Thomas: You're one step away from saying D&D is a licensed game. Chase, that's what you're saying! Like, D&D is calling itself D&D. That smells.
Chase: Hmm. I will go on record saying I'm not fully convinced by my own definition here, but I think it's interesting. I think it is generative to think about it... like, yes, I agree with Thomas: a licensed game in the traditional sense is where there is a formal relationship between the IP holder and the IP contractor, right? The sort of the Hasbro/Renegade relationship for the Transformers and GI Joe RPGs. Very much a licensed game.
The Wendy's RPG still feels like a licensed game, right? But it doesn't fit that traditional model. I am sitting here and playing a little bit of devil's advocate for myself, but if it's not a licensed game, what is it?

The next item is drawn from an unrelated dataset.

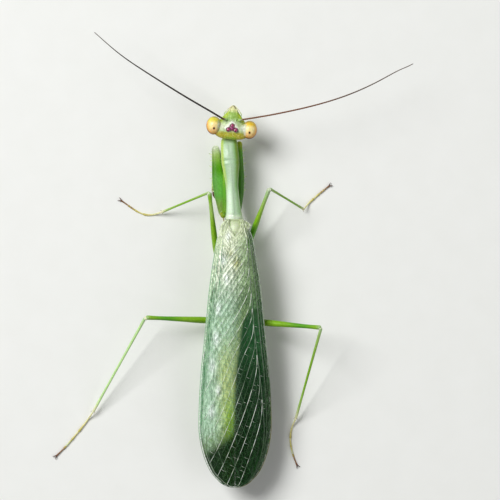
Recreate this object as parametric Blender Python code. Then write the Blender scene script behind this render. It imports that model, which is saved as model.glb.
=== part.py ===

Thomas: Yeah, yeah, yeah, it does feel like one, but the flip side of that is the Children of Time thing not feeling like a licensed game, right? The Streets of Jade RPG with Fonda Lee? That also is technically a licensed game, but it doesn't feel like one because the license holder is a human being, an individual that you shook hands with and who likes you.
Caelyn: You realize that this is actually our opportunity to coin an obnoxious acronym that we can start using. My first suggestion is that they are intellectual-property-leveraging RPGs, so an IPL RPG.
Thomas: Fantastic, yeah. Now, it doesn't have the good thing that an acronym can do, which is can be its own word, right? So, if you made it "leverage intellectual property", you could say LIP. They're "Lippy games"!
Caelyn: What's wrong with saying "Ipple games"?
Chase: That's too close to Nipple. I'm not gonna say "Nipple game." Because if it's not a licensed RPG, then it's a "NIPL game" because it's Not IP Licensed RPG.